Натянув сапоги диктатуры, сделав насилие главным инструментом политики, власть уже не могла, да и боялась повернуть назад, к гражданскому обществу. При дилемме разделить власть с другими демократическими партиями или продолжать диктатуру средствами насилия власть избрала второе. Предпочтение было отдано формуле семинариста из «Бесов» Ф. М. Достоевского:
— Народ не захочет…
Семинарист: — Устранить народ.
Начав с малой крови — с убийства депутатов Учредительного собрания кадетов А. И. Шингарева и Ф. Ф. Кокошкина в городской петроградской больнице, со «скромного» расстрела демонстрации в поддержку Учредительного собрания, люди в сапогах оказались по голенища в крови. Верховный семинарист Иосиф Сталин, облачившись в военный китель, повел уже открытую войну против собственного народа.
Эстетика сапога
Россия, одна из родин гуманистических идеалов, давшая миру Толстого, Достоевского, Чехова, блестящую плеяду русских философов, в том числе Владимира Соловьева с его «Оправданием добра», эта Россия была растоптана. Философия нравственности была отвергнута, ее творцы и последователи изгнаны за границу. На огромных пространствах России утверждался «Устав о неуклонном сечении», приводимый в исполнение идейными восприемниками Угрюм-Бурчеева, переименовавшего, как известно, город Глупов в Непреклонск. Идеалом школы «фанатичных нивеляторов» было «втиснуть в прямую линию весь видимый и невидимый мир, и притом с таким непременным расчетом, чтобы нельзя было повернуть ни взад, ни вперед, ни вправо, ни влево».

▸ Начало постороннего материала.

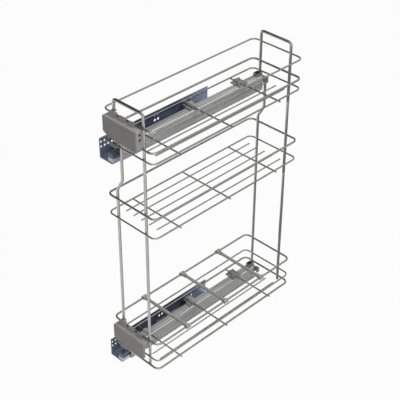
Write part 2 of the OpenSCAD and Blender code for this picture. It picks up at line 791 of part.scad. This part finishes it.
// A saddle with a ridge over a cross wire, seated on the rail
module wire_saddle(w, l, h) {
  difference() {
    union() {
      translate([0, -l / 2, 0]) cube([w, l, h / 2]);
      translate([0, -wire_clip_ridge / 2, 0]) cube([w, wire_clip_ridge, h]);
    }
    translate([-overrun, 0, cross_h - rail_top]) bar_x(w + 2 * overrun, cross_d + 2 * seat);
    translate([-overrun, -cross_d / 2 - seat, -overrun])
      cube([w + 2 * overrun, cross_d + 2 * seat, cross_h - rail_top + overrun]);
  }
}

// The half of a saddle on one side of the wire, side -1 or 1
module half_saddle(w, side) {
  intersection() {
    wire_saddle(w, wire_clip_l, wire_clip_h);
    translate([-overrun, side > 0 ? play : -wire_clip_l, -overrun])
      cube([w + 2 * overrun, wire_clip_l - play, wire_clip_h + 2 * overrun]);
  }
}

module front_wire_clips() {
  color("lightgray") for (z = [lower_z, upper_z])
    translate([rail_x, basket_front + cross_inset, z + rail_top])
      wire_saddle(front_clip_w, front_clip_l, wire_clip_h);
}

// Rear clips with two posts, and the dark front halves of the middle clips
module rail_wire_clips() {
  color("dimgray") for (z = [lower_z, upper_z]) {
    translate([rail_x + rail_w - wire_clip_w, basket_front + basket_d - cross_inset, z + rail_top]) {
      wire_saddle(wire_clip_w, wire_clip_l, wire_clip_h);
      for (s = post_shares) translate([s[0] * wire_clip_w, s[1] * wire_clip_l, 0])
        cylinder(d = post_d, h = wire_clip_h + post_rise);
    }
    translate([rail_x, basket_front + basket_d / 2, z + rail_top]) half_saddle(half_clip_w, -1);
  }
}

// Pale rear halves of the middle clips, with a leg down the rail's left side and a wing over the gap
module middle_wire_clips() {
  leg_y = cross_d / 2 + seat;
  color("lightgray") for (z = [lower_z, upper_z])
    translate([rail_x, basket_front + basket_d / 2, z + rail_top]) {
      translate([-pale_clip_overhang, 0, 0]) half_saddle(pale_clip_w, 1);
      translate([-pale_clip_overhang, leg_y, -wing_t - wing_drop])
        cube([pale_clip_overhang - play, wire_clip_l / 2 - leg_y, wing_t + wing_drop + wire_clip_h / 2]);
      translate([-play - wing_w, -wing_lead, -wing_t - wing_drop]) cube([wing_w, wing_l, wing_t]);
    }
}

// Bottle dividers: a bar between two clips that slide on the lower rim's side wires

divider_y = basket_front + divider_inset;

module divider_bar(i) {
  x = basket_x + clip_d / 2;
  color("silver") translate([x, divider_y + i * divider_pitch, lower_z + rim_h])
    bar_x(basket_w - clip_d, divider_d);
}

module divider_clip() {
  difference() {
    union() {
      translate([0, -clip_l / 2, 0]) bar_y(clip_l, clip_d);
      bar_x(clip_d / 2 + socket_l, socket_d);
    }
    translate([0, -clip_l / 2 - overrun, 0]) bar_y(clip_l + 2 * overrun, thick_d + 2 * play);
    translate([-thick_d / 2 + play, -clip_l / 2 - overrun, -clip_d])
      cube([thick_d - 2 * play, clip_l + 2 * overrun, clip_d]);
    translate([clip_d / 2, 0, 0]) bar_x(socket_l + overrun, divider_d);
  }
}

module divider_clips(i) {
  color("lightgray") translate([basket_x, divider_y + i * divider_pitch, lower_z + rim_h]) {
    divider_clip();
    translate([basket_w, 0, 0]) mirror([1, 0, 0]) divider_clip();
  }
}

cabinet_profile(lower_z);  // lower_cabinet_profile
cabinet_profile(upper_z);  // upper_cabinet_profile
soft_close_housing(lower_z);  // lower_soft_close_housing
soft_close_housing(upper_z);  // upper_soft_close_housing
soft_close_catch(lower_z);  // lower_soft_close_catch
soft_close_catch(upper_z);  // upper_soft_close_catch
damper(lower_z);  // lower_damper
damper(upper_z);  // upper_damper
return_spring(lower_z);  // lower_return_spring
return_spring(upper_z);  // upper_return_spring
middle_member(lower_z);  // lower_middle_member
middle_member(upper_z);  // upper_middle_member
inner_cage(lower_z);  // lower_inner_cage
inner_cage(upper_z);  // upper_inner_cage
inner_rollers(lower_z);  // lower_inner_rollers
inner_rollers(upper_z);  // upper_inner_rollers
outer_cage(lower_z);  // lower_outer_cage
outer_cage(upper_z);  // upper_outer_cage
outer_rollers(lower_z);  // lower_outer_rollers
outer_rollers(upper_z);  // upper_outer_rollers
drawer_rail(lower_z);  // lower_drawer_rail
drawer_rail(upper_z);  // upper_drawer_rail
front_bracket(lower_z, false);  // lower_front_bracket
front_bracket(upper_z, true);  // upper_front_bracket
front_cover(lower_z, false);  // lower_front_cover
front_cover(upper_z, true);  // upper_front_cover
front_adjusting_screws();
rear_bracket(lower_z);  // lower_rear_bracket
rear_bracket(upper_z);  // upper_rear_bracket
rear_clamp_screws();
front_wire_clips();
middle_wire_clips();
rail_wire_clips();
ring_at(upper_z + rim_h, thin_d);  // upper_rim_ring
ring_at(upper_z + guard_h, thick_d);  // upper_guard_ring
ring_at(upper_z + floor_h, thin_d);  // upper_floor_ring
ring_at(lower_z + middle_rim_h, thick_d);  // middle_rim_ring
ring_at(lower_z + middle_floor_h, thin_d);  // middle_floor_ring
ring_at(lower_z + rim_h, thick_d);  // lower_rim_ring
ring_at(lower_z + guard_h, thin_d);  // lower_guard_ring
ring_at(lower_z + floor_h + thick_rise, thick_d);  // lower_floor_ring
cross_wires(upper_z + cross_h);  // upper_cross_wires
cross_wires(lower_z + middle_cross_h);  // middle_cross_wires
cross_wires(lower_z + cross_h);  // lower_cross_wires
floor_wires(upper_z + floor_h, runner_bay);  // upper_floor_wires
floor_wires(lower_z + middle_floor_h, first_bay);  // middle_floor_wires
floor_wires(lower_z + floor_h, runner_bay);  // lower_floor_wires
frame_bow(front_upright_y);  // front_frame_bow
frame_bow(rear_upright_y);  // rear_frame_bow
left_upright(front_upright_y, left_upright_top);  // front_left_upright
left_upright(rear_upright_y, upper_z + rail_top);  // rear_left_upright
divider_bar(0);  // front_divider_bar
divider_bar(1);  // centre_divider_bar
divider_bar(2);  // rear_divider_bar
divider_clips(0);  // front_divider_clips
divider_clips(1);  // centre_divider_clips
divider_clips(2);  // rear_divider_clips
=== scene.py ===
"""Looks, camera and light of the pull-out larder unit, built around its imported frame.

Lengths are in metres, and colours are linear."""
import json
import math
import bpy
from mathutils import Euler, Matrix, Vector


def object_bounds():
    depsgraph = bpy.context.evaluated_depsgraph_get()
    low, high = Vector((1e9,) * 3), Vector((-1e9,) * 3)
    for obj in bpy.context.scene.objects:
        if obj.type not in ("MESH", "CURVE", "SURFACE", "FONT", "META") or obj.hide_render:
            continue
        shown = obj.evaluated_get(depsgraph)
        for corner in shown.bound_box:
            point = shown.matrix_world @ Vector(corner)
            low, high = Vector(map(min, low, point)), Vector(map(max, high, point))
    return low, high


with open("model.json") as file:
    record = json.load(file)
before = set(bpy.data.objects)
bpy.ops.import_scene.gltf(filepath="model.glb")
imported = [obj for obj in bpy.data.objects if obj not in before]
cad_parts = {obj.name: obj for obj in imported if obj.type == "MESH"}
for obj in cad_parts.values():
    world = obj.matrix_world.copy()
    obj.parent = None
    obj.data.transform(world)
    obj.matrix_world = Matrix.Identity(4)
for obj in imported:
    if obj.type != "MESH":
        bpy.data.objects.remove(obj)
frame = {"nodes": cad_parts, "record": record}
cad_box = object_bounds()
MM = 0.001

# Camera, solved from the straight wires of the photograph
CAMERA_PLACE = Vector((1.47813, -1.34296, 1.75319))
CAMERA_AZIMUTH = math.radians(44.473)
CAMERA_ELEVATION = math.radians(34.813)
CAMERA_ROLL = math.radians(0.373)
CAMERA_LENS = 93.35
CAMERA_NEAR = 0.05
CAMERA_FAR = 60


def add_object(name, data):
    """A new object in the scene."""
    thing = bpy.data.objects.new(name, data)
    bpy.context.scene.collection.objects.link(thing)
    return thing


def make_camera():
    """The camera at the photograph's place, with its focal length."""
    data = bpy.data.cameras.new("camera")
    data.lens = CAMERA_LENS
    data.clip_start = CAMERA_NEAR
    data.clip_end = CAMERA_FAR
    camera = add_object("camera", data)
    aim = Euler((math.pi / 2 - CAMERA_ELEVATION, 0, CAMERA_AZIMUTH)).to_matrix()
    rolled = aim @ Matrix.Rotation(CAMERA_ROLL, 3, "Z")
    camera.matrix_world = Matrix.Translation(CAMERA_PLACE) @ rolled.to_4x4()
    bpy.context.scene.camera = camera


make_camera()
bpy.context.scene.view_settings.view_transform = "Standard"


# Node helpers

def rgba(value):
    """A colour, or the grey of one number, without transparency."""
    channels = value if isinstance(value, tuple) else (value,) * 3
    return (*channels, 1)


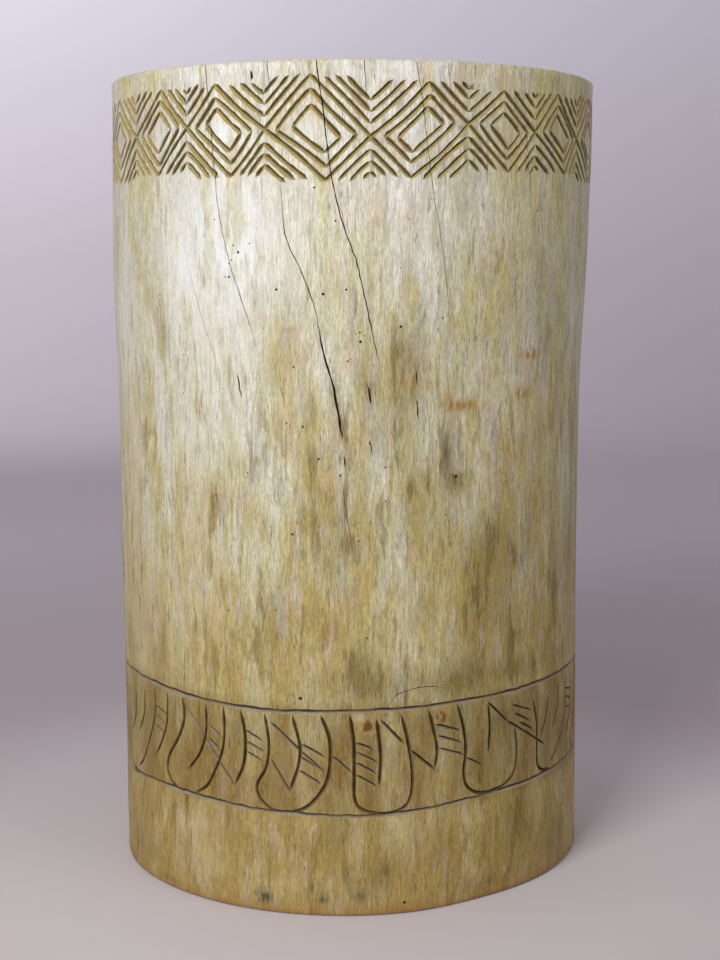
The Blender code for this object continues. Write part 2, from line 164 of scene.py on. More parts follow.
# One run of foot-band motifs, each a cut through (angle, height) points. The run repeats round the log.
MOTIF_RUN = 120.0
TONGUES = [
    [(-54.5, 0.249), (-54, 0.22), (-55.5, 0.196), (-58.5, 0.165), (-61, 0.145), (-64, 0.132)],
    [(-43, 0.249), (-42.5, 0.222), (-44.5, 0.196), (-48.2, 0.168), (-49, 0.15), (-47.4, 0.137),
     (-44.5, 0.129)],
    [(-30.5, 0.249), (-30.3, 0.215), (-31, 0.19), (-33, 0.165), (-35.5, 0.143), (-39, 0.131)],
    [(-20, 0.246), (-19, 0.21), (-19.6, 0.18), (-21.8, 0.158), (-21.5, 0.143), (-19, 0.13), (-16.5, 0.127)],
    [(-7, 0.248), (-5, 0.22), (-4.8, 0.192), (-5.6, 0.166), (-8, 0.145), (-11, 0.131), (-14, 0.127)],
    [(-0.5, 0.249), (0.4, 0.215), (0.5, 0.17), (0.6, 0.146), (2, 0.133), (6, 0.127), (10, 0.128),
     (12.8, 0.138), (13.8, 0.162), (13.4, 0.192), (12.4, 0.222), (11, 0.248)],
    [(24.5, 0.254), (26.2, 0.225), (26.9, 0.195), (26.4, 0.168), (27.2, 0.15), (30, 0.139), (34, 0.137),
     (38.5, 0.142), (41.4, 0.155), (42.2, 0.182), (41.2, 0.214)],
    [(48, 0.24), (49.6, 0.21), (49.8, 0.18), (50, 0.155), (52, 0.143), (56, 0.14)],
]
LEAVES = [
    [(-65.5, 0.232), (-66, 0.20), (-69.5, 0.172)],
    [(-59.5, 0.242), (-60, 0.21), (-63.5, 0.178)],
    [(-48.5, 0.25), (-49, 0.21), (-51, 0.185), (-54, 0.16)],
    [(-35.5, 0.247), (-35.6, 0.21), (-37.8, 0.18), (-41.5, 0.157)],
    [(-26, 0.247), (-24.8, 0.215), (-25.2, 0.18), (-27.5, 0.152)],
    [(-13.5, 0.247), (-11.7, 0.21), (-12, 0.185), (-14, 0.152)],
    [(5.5, 0.243), (6.4, 0.20), (6.1, 0.16)],
    [(19, 0.176), (19.6, 0.20), (18.6, 0.228), (17.5, 0.25)],
    [(33, 0.248), (33.6, 0.22), (33.2, 0.185)],
]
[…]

— Что же это, однако, за даль, в которую уводила эта линия? — спрашивает сатирик.
— Ка-за-р-рмы! — совершенно определенно подсказывало возбужденное до героизма воображение.
Поразительно то, с какой точностью Салтыков-Щедрин определяет идейно-психологический тип людей из породы казарменных нивеляторов: «Каждый эскадронный командир, не называя себя коммунистом, вменял себе, однако ж, за честь и обязанность быть оным от верхнего конца до нижнего».